Internal migration may also play a role. This problem is best illustrated by a comparison between survival patterns in widely divergent labor markets. The "stroke belt," where employment opportunity has been contracting for some time, suffers from absolute increases in mortality, whereas urban innovation centers such as San Francisco, California; Portland, Oregon; and New York City show drops in mortality.[12] If healthy people leave poorer counties to seek job opportunities in larger, coastal, urban areas, this would create a statistical reduction in health quality and an increase in mortality in poorer geographic areas attributable purely to compositional, rather than intraindividual, change.

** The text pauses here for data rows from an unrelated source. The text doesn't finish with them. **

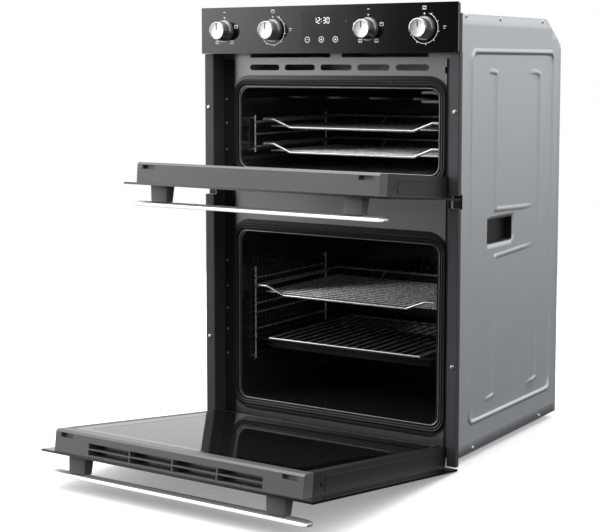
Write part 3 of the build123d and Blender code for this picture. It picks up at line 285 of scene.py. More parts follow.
def closed_ways(path):
    """Unit direction of a closed path at each point, from the point before it to the point after it."""
    way = np.roll(path, -1, 0) - np.roll(path, 1, 0)
    return way / np.maximum(np.linalg.norm(way, axis=1, keepdims=True), 1e-9)


def outward(outline):
    """Unit normal at each point of a flat closed outline, square to the direction of its two sides."""
    way = closed_ways(outline)
    return np.stack([way[:, 1], -way[:, 0]], -1)


def shrink(outline, amount):
    """Moves each point of an outline inwards along the mean normal of its two sides."""
    return outline - outward(outline) * amount


def slab_rings(outline, front, back, bevel):
    """Rings of a flat piece between two Y planes, with its front and back edges eased by a quarter round."""
    turns = np.linspace(0, math.pi / 2, 4)
    falls = [(bevel * (1 - math.sin(t)), bevel * (1 - math.cos(t))) for t in turns]
    rings = [front_ring(shrink(outline, a), front + b) for a, b in falls]
    rings += [front_ring(shrink(outline, b), back - a) for a, b in falls]
    return np.array(rings)


def carry_profile(path, normals, binormals, profile):
    """A closed profile carried along a path: point = path + a * normal + b * binormal for each (a, b)."""
    return (
        path[:, None, :]
        + profile[None, :, 0, None] * normals[:, None, :]
        + profile[None, :, 1, None] * binormals[:, None, :]
    )


# ------------------------------------------------------------------ shared surface patterns
def surface_pattern():
    """Node group: a fine grain and a broad cloud, each from 0 to 1, worked out from the given coordinates."""
    name = "Surface Pattern"
    if name in bpy.data.node_groups:
        return bpy.data.node_groups[name]
    group = bpy.data.node_groups.new(name, "ShaderNodeTree")
    socket = group.interface.new_socket
    socket("Vector", in_out="INPUT", socket_type="NodeSocketVector")
    socket("Grain Scale", in_out="INPUT", socket_type="NodeSocketFloat").default_value = 400.0
    socket("Cloud Scale", in_out="INPUT", socket_type="NodeSocketFloat").default_value = 6.0
    socket("Grain", in_out="OUTPUT", socket_type="NodeSocketFloat")
    socket("Cloud", in_out="OUTPUT", socket_type="NodeSocketFloat")
    nodes, links = group.nodes, group.links
    given = nodes.new("NodeGroupInput")
    result = nodes.new("NodeGroupOutput")
    for scale, out, detail in (("Grain Scale", "Grain", 3.0), ("Cloud Scale", "Cloud", 2.0)):
        noise = nodes.new("ShaderNodeTexNoise")
        noise.inputs["Detail"].default_value = detail
        links.new(given.outputs["Vector"], noise.inputs["Vector"])
        links.new(given.outputs[scale], noise.inputs["Scale"])
        links.new(noise.outputs["Fac"], result.inputs[out])
    return group


def ease_range(nodes, links, source, low, high):
    """A Map Range node that carries 0.3 to 0.7 of a noise onto the range from low to high."""
    node = nodes.new("ShaderNodeMapRange")
    node.inputs["From Min"].default_value = 0.3
    node.inputs["From Max"].default_value = 0.7
    node.inputs["To Min"].default_value = low
    node.inputs["To Max"].default_value = high
    links.new(source, node.inputs["Value"])
    return node.outputs["Result"]


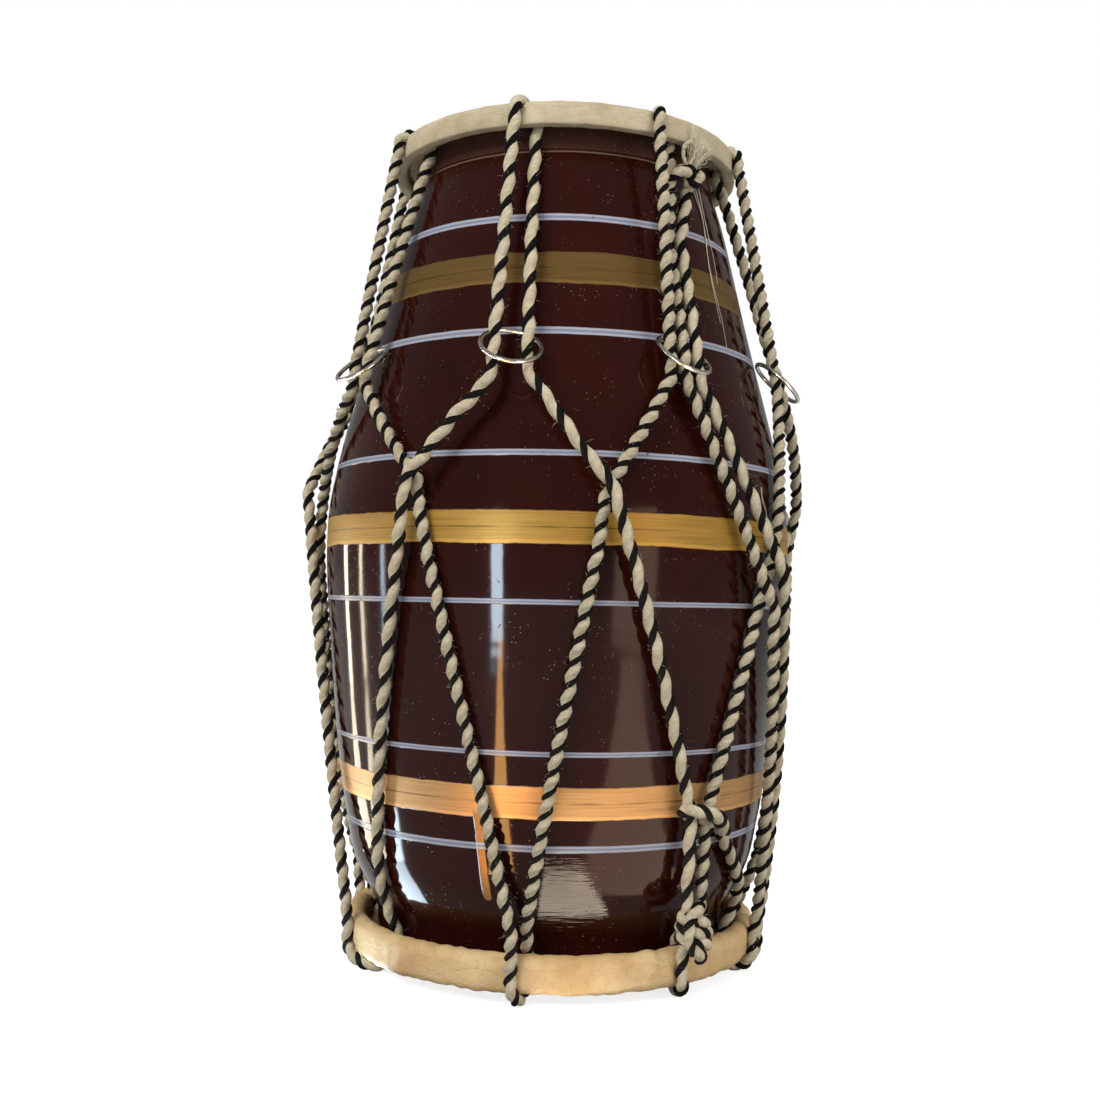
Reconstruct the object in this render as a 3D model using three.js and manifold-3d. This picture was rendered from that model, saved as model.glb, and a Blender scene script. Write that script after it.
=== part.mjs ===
// A dholak, the double-headed barrel drum, stood on its bass end.
// Millimetres, +Z up. The origin is where the drum's axis meets the floor, and the front faces -Y.

import * as THREE from 'three';
import { mergeVertices } from 'three/addons/utils/BufferGeometryUtils.js';
import Module from 'manifold-3d';

const wasm = await Module();
wasm.setup();

// Driving dimensions of the barrel
const hoopSpan = 430;
const bellyRadius = 127.2;
const bellyHeight = 216;
const trebleMouthRadius = 80.5;
const bassMouthRadius = 95.4;
const shellWall = 12;
const mouthRounding = 3;

// Hides and the stiff hoops lapped inside them
const trebleHoopThickness = 3;
const trebleHoopHeight = 7.3;
const trebleHide = 1.8;
const trebleMembrane = 1.2;
const trebleMouthProud = 1;
const bassHoopThickness = 5.9;
const bassHoopHeight = 14.4;
const bassHide = 2;
const bassMembrane = 1.5;
const bassMouthInset = 0.8;
const lapSlit = 0.8;
const pasteRadius = 48;
const pasteThickness = 2.5;

// Lacing rope and tension rings. Heights are shares of the span between the hoops.
const ropeDiameter = 7.2;
const trebleRopeBite = 1;
const bassRopeBite = 1.2;
const ropeFlatShare = 0.1;
const ringOuterDiameter = 31;
const ringWire = 2.2;
const ringHeightShare = 0.712;
const ringTravelShare = 0.4;
const ringTilt = 35;

// Running clearance between any two pieces, and the overrun of a cut
const clearance = 0.3;
const seamGap = 0.4;
const lacingEase = 0.5;
const ringEase = 1.5;
const crossingGap = 1.9;

// Fineness of the round forms
const turnedSides = 32;
const ropeSides = 8;
const lapSteps = 3;
const turnSteps = 6;
const ringSides = 6;
const ringSteps = 16;
const wrapSides = 6;
const wrapSteps = 8;

const fullTurn = 360;
const ropeRadius = ropeDiameter / 2;
const ropeReach = ropeRadius + clearance;

// Sections of the two rolls: a hoop with hide lapped round it, on the far side of the rope from the shell
function rollSection(mouthRadius, hoopThickness, hoopHeight, hide, bite) {
  const halfWidth = hoopThickness / 2 + clearance + hide;
  const halfHeight = hoopHeight / 2 + clearance + hide;
  const ropeOffset = halfWidth + ropeReach - bite;
  const innerRopeRadius = mouthRadius + ropeReach;
  return { halfWidth, halfHeight, hide, ropeOffset, innerRopeRadius, radius: innerRopeRadius + ropeOffset };
}

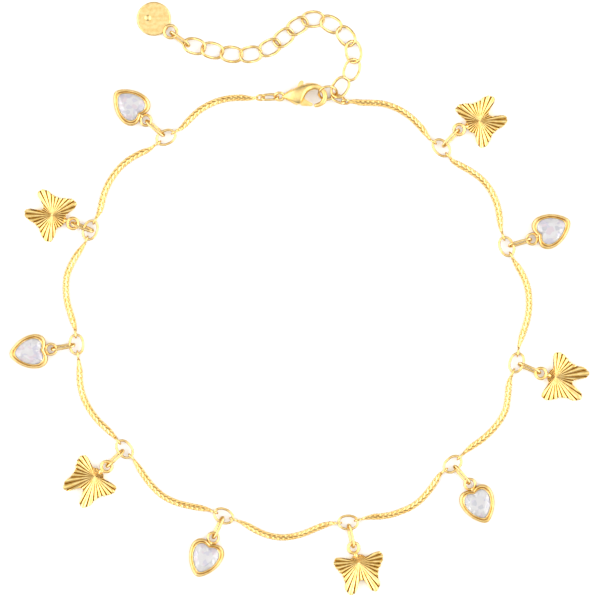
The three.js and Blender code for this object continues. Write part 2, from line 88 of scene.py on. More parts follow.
ROUTES = [
    [(-8.4, 33.75, 0.62), (-10.3, 33.85), (-12.5, 33.65), (-14.65, 33.0), (-16.75, 31.85), (-18.4, 30.4),
     (-19.8, 28.9)],
    [(-25.2, 25.3), (-26.75, 24.6), (-28.4, 23.7), (-30.1, 22.3), (-31.75, 20.1), (-32.6, 18.4), (-33.1, 16.75),
     (-33.5, 15.1)],
    [(-36.0, 9.6), (-36.8, 8.45), (-37.6, 7.3), (-38.4, 5.8), (-38.95, 4.4), (-39.15, 3.0), (-39.15, 1.4),
     (-38.95, -0.2), (-38.5, -1.8), (-38.0, -3.4), (-37.65, -4.6)],
    [(-37.05, -9.9), (-36.9, -11.6), (-36.85, -13.25), (-36.6, -14.9), (-36.0, -16.6), (-35.1, -18.25),
     (-33.85, -19.9), (-32.1, -21.6), (-31.0, -22.7)],
    [(-27.9, -26.4), (-26.75, -28.2), (-25.1, -30.5), (-23.4, -32.2), (-21.75, -33.2), (-20.1, -33.8),
     (-18.4, -34.2), (-16.75, -34.5), (-15.4, -34.8)],
    [(-10.4, -36.7), (-9.2, -37.25), (-8.0, -37.95), (-6.7, -38.6), (-5.1, -39.15), (-3.4, -39.4),
     (-1.75, -39.3), (0, -38.9), (1.6, -38.3), (3.25, -37.6), (4.9, -37.1)],
    [(10.7, -36.2), (11.9, -36.0), (13.25, -35.9), (14.9, -35.65), (16.6, -35.1), (18.25, -34.4),
     (19.9, -33.2), (21.5, -31.4), (22.4, -30.1), (23.2, -28.85)],
    [(27.1, -25.4), (28.3, -24.4), (29.9, -23.3), (31.6, -21.8), (33.15, -19.9), (34.05, -18.2),
     (34.4, -16.5), (34.55, -14.9), (34.8, -13.2)],
    [(36.3, -7.6), (36.6, -6.5), (37.15, -4.9), (37.65, -3.25), (37.95, -1.6), (38.0, 0), (37.85, 1.7),
     (37.35, 3.4), (36.45, 5.2), (35.6, 6.5)],
    [(33.35, 11.8), (33.15, 13.4), (32.9, 15.1), (32.4, 16.8), (31.6, 18.4), (30.25, 20.1), (28.3, 21.6),
     (26.7, 22.5), (25.3, 23.3)],
    [(21.5, 26.9), (20.75, 27.9), (19.9, 29.0), (18.25, 30.6), (16.6, 31.75), (14.9, 32.5), (13.25, 32.9),
     (11.6, 33.0), (10.0, 33.05), (8.9, 33.2)],
]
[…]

(4) Rising medical costs may be compromising Americans ability to satisfy basic needs. If there is anything to which one can point that makes the United States an outlier in global rankings of health measures, it is medical costs. In the early 1970s, medical costs in the United States were in line with those in other nations. They have since substantially outpaced increases in other nations and are now more than twice as high as the next biggest spender, Switzerland.[5] Out-of-pocket payments for insured people are rising sharply over time.[44] These costs are eating into middle-class American's disposable income. Whites are likely to be uniquely affected because they have historically been more likely to receive employer-based health insurance, which has seen rising copayments and deductibles. Those receiving Medicaid, on the other hand, have been somewhat shielded from these market-driven increases. Medicaid has, over time, become a benefit for low-income Americans in more diverse blue states.

(5) Earlier smoking among White women could be producing lagged mortality effects that are surfacing in middle and older ages. Wang and Preston find that the prevalence of smoking in the United States was much higher than in other nations, particularly among White women, and that the full effects of smoking on population health do not materialize for decades. Research has shown that smoking rates among White women did not peak until the 1960s and that they subsequently declined very slowly among low socioeconomic status White women relative to both high socioeconomic status women and men.[45] Additionally, smoking rates declined much faster in blue states with higher cigarette taxation. Because of the coincidence of smoking and drug use, it is quite possible that the contemporary effects of cigarette smoking overlap with the effects of the opioid epidemic.

These and other hypotheses warrant consideration alongside wage-driven White despair. In all likelihood, the answer rests in some combination of factors that include, but are not limited to, stagnating wages.[9] Any such analyses should factor in the weakening of democratic institutions and regulations, increased stress exposure and the high-effort coping it entails, rising medical costs, migration of healthy people, and gendered smoking patterns.